The employment market was reflected in the two consumer surveys, beginning with the Conference Board’s confidence measure at 44.9, an improvement from last month’s all-time low. Its present situation index fell, as did the University of Michigan’s, and the board noted that consumers “remain extremely pessimistic.” Expectations rose, but the Michigan survey fell in the same category. The overall Michigan result fell to 55.3, a new low for the cycle.
Besides the drop in durable goods, more manufacturing weakness showed up in the Chicago PMI survey, which came in at the low end of its estimate range with a reading of 33.8. New orders fell sharply to only 27.2, the worst showing in twenty-eight years. The order backlog fell to its lowest level since April 1982, and the employment indicator fell sharply as well. The ISM national survey reports next week rate to be evil.
In other data, weekly chain-store sales fell sharply, although there remained some hope that consumers were waiting for Black Friday sales events.
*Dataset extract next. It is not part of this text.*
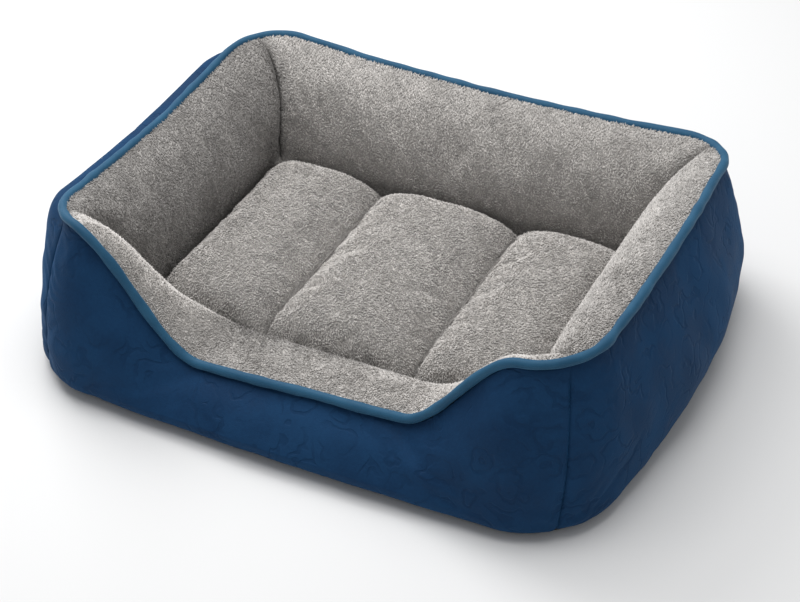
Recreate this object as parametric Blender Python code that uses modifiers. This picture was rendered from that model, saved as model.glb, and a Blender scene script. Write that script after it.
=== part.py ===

The Fed’s latest tool, an asset-backed lending guarantee facility, took mortgage rates down sharply and spurred a big increase in refinancing applications. That will mean an income boost for those who are safely ensconced in existing homes with good credit, but in our ever widening two-tier credit system, many will be left out.
Next week is relentless and should be a stern test of the market’s new optimism. We’ll get the ISM manufacturing report and construction spending on Monday, and both should be quite weak. Against that is the first-of-the-month trend that usually lifts prices, although Friday’s marking up of month-end prices may have exhausted most of the ammunition. Still, expectations have been set very low and it may prove nigh impossible to surprise the market to the downside.
The non-manufacturing side of the ISM will report on Wednesday, with factory orders set for Thursday. Along with motor vehicle sales on Tuesday, that should give a fairly complete picture of the production side of the economy. A look at retail demand will come on Thursday, with monthly same-store sales reports.
The labor side of the economy will show up first on Wednesday’s report on productivity and costs, followed by the almighty jobs report on Friday. The consensus estimate on the latter is for a loss of an additional 300,000 jobs and another big jump in the unemployment rate to 6.7%. Given the low bar and current mood, it will probably take a very wide miss to upset the market.
Central banks will get into the act with the Fed’s beige book on Wednesday and the ECB and Bank of England holding monthly policy meetings Thursday morning. Significant rate cuts are expected.
StockWatcher recommends that you wait for the auto rescue package to be worked out before buying any individual names. If the market continues to rise this week, don’t buy into any notions that the bottom is history. It isn’t.